## TASK TO COMPLETE
Copy the first line of the material below and every later line through the line containing "# ---- headband", without any other output.

## DATA
==============================

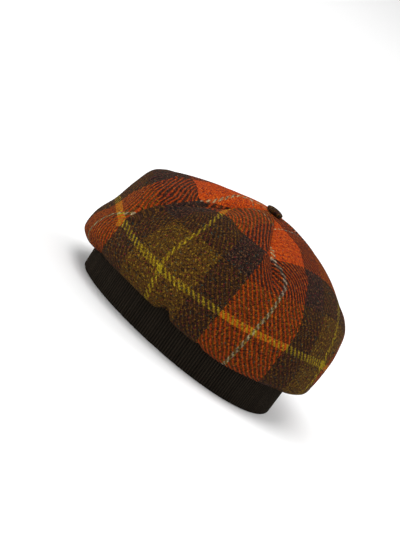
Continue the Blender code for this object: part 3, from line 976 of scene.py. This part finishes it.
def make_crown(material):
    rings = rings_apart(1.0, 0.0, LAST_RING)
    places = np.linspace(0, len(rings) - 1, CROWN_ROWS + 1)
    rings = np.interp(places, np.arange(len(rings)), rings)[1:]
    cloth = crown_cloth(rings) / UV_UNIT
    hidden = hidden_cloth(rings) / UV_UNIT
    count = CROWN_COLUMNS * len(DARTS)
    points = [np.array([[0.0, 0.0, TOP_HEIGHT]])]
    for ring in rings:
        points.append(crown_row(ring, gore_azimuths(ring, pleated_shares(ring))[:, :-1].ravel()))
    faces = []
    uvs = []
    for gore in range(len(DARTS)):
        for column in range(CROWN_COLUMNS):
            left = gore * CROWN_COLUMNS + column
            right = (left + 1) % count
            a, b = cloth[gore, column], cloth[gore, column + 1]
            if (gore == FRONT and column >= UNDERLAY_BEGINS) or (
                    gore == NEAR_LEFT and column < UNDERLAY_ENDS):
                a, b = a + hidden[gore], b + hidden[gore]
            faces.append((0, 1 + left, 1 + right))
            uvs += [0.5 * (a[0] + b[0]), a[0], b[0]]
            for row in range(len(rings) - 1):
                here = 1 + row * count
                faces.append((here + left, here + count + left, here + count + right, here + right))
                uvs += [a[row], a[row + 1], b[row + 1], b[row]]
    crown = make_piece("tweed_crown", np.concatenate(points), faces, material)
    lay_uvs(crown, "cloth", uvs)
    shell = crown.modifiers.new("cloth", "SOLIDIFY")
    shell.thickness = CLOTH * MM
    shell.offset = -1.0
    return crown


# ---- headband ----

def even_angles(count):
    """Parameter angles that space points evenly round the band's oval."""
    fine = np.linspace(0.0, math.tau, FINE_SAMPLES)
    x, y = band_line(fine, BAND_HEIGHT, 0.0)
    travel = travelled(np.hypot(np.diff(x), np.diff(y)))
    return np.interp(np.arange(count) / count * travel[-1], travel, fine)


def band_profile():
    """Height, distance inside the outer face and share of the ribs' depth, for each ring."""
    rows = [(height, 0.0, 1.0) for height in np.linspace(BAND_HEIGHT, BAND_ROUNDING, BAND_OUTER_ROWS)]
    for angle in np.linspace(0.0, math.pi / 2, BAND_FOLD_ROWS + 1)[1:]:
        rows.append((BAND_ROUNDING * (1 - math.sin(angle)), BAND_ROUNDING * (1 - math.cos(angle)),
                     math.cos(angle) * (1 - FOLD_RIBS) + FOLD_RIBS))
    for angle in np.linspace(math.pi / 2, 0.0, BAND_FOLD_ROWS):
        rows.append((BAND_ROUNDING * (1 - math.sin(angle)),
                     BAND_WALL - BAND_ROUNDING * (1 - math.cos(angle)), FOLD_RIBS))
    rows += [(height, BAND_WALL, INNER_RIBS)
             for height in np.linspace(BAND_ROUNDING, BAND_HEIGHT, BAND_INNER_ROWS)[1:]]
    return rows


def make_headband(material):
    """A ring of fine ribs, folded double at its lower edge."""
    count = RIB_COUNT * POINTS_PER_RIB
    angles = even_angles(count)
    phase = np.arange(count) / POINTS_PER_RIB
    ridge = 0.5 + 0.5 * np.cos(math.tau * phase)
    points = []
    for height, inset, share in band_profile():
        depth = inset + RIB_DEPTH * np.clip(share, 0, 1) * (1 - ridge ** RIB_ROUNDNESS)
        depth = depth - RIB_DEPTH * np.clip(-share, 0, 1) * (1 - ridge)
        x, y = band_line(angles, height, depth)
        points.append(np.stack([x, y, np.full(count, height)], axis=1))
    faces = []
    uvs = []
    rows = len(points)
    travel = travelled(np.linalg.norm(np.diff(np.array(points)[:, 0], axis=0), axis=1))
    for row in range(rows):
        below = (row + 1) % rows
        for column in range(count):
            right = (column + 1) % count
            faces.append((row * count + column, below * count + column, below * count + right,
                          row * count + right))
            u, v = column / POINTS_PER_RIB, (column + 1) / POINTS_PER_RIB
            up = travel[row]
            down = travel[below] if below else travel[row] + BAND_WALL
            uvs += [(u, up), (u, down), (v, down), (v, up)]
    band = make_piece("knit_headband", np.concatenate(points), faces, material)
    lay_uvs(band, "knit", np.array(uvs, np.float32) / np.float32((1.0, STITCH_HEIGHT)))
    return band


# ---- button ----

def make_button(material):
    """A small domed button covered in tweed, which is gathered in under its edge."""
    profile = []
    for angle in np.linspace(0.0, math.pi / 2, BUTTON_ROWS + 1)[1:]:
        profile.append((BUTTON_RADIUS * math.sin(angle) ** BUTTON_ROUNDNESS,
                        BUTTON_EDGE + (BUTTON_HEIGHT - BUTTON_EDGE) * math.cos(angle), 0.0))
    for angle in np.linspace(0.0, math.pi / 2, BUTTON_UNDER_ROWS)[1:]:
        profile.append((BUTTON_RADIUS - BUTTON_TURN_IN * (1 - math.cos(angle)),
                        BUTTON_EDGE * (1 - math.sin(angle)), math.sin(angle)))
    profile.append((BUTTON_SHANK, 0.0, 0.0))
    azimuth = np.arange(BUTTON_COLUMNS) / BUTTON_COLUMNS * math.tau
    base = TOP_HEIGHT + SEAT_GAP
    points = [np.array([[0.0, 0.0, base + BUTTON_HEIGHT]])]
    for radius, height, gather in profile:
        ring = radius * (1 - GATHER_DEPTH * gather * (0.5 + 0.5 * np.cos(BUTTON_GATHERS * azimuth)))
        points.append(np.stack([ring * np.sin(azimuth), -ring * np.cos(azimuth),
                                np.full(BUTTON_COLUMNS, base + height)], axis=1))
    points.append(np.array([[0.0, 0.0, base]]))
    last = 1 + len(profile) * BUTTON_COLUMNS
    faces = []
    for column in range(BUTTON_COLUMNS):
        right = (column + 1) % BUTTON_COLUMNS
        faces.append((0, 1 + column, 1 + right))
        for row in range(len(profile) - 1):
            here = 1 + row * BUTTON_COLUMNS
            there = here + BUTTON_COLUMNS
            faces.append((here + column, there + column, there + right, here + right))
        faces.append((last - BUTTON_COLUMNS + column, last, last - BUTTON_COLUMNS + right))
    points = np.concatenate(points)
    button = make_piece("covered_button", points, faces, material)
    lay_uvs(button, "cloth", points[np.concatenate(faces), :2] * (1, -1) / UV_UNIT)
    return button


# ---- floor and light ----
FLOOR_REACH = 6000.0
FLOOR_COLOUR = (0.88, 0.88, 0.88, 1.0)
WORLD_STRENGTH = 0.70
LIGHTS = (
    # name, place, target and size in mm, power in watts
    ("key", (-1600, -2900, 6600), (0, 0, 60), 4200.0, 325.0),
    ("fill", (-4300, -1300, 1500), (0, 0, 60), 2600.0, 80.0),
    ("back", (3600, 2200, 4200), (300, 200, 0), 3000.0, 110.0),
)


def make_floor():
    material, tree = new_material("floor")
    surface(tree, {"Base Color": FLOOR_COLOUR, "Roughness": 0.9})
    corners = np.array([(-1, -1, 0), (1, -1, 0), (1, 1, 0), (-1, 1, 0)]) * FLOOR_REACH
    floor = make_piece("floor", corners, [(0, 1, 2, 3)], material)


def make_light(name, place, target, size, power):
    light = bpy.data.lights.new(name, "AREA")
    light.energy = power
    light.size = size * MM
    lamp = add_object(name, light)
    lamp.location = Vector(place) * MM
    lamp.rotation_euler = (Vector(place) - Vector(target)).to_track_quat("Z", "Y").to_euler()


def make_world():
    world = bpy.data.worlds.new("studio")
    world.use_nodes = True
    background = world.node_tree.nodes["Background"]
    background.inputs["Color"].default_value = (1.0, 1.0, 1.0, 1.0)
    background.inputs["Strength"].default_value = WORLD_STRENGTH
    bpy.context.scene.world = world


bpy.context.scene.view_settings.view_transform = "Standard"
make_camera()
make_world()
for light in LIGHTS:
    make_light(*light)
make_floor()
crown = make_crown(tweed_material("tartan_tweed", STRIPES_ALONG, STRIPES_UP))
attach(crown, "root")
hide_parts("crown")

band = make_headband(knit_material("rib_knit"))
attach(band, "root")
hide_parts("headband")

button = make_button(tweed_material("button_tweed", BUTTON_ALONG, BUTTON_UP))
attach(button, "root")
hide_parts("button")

==============================

## WRITTEN REPLY
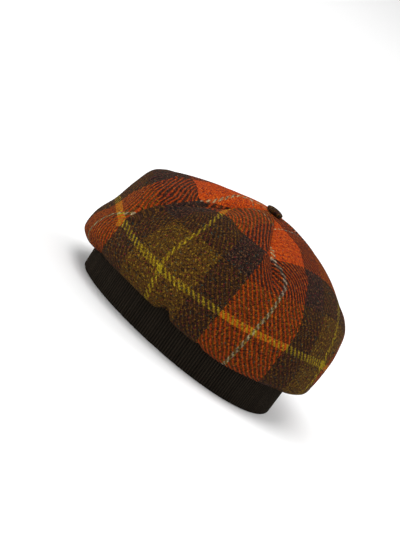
Continue the Blender code for this object: part 3, from line 976 of scene.py. This part finishes it.
def make_crown(material):
    rings = rings_apart(1.0, 0.0, LAST_RING)
    places = np.linspace(0, len(rings) - 1, CROWN_ROWS + 1)
    rings = np.interp(places, np.arange(len(rings)), rings)[1:]
    cloth = crown_cloth(rings) / UV_UNIT
    hidden = hidden_cloth(rings) / UV_UNIT
    count = CROWN_COLUMNS * len(DARTS)
    points = [np.array([[0.0, 0.0, TOP_HEIGHT]])]
    for ring in rings:
        points.append(crown_row(ring, gore_azimuths(ring, pleated_shares(ring))[:, :-1].ravel()))
    faces = []
    uvs = []
    for gore in range(len(DARTS)):
        for column in range(CROWN_COLUMNS):
            left = gore * CROWN_COLUMNS + column
            right = (left + 1) % count
            a, b = cloth[gore, column], cloth[gore, column + 1]
            if (gore == FRONT and column >= UNDERLAY_BEGINS) or (
                    gore == NEAR_LEFT and column < UNDERLAY_ENDS):
                a, b = a + hidden[gore], b + hidden[gore]
            faces.append((0, 1 + left, 1 + right))
            uvs += [0.5 * (a[0] + b[0]), a[0], b[0]]
            for row in range(len(rings) - 1):
                here = 1 + row * count
                faces.append((here + left, here + count + left, here + count + right, here + right))
                uvs += [a[row], a[row + 1], b[row + 1], b[row]]
    crown = make_piece("tweed_crown", np.concatenate(points), faces, material)
    lay_uvs(crown, "cloth", uvs)
    shell = crown.modifiers.new("cloth", "SOLIDIFY")
    shell.thickness = CLOTH * MM
    shell.offset = -1.0
    return crown


# ---- headband ----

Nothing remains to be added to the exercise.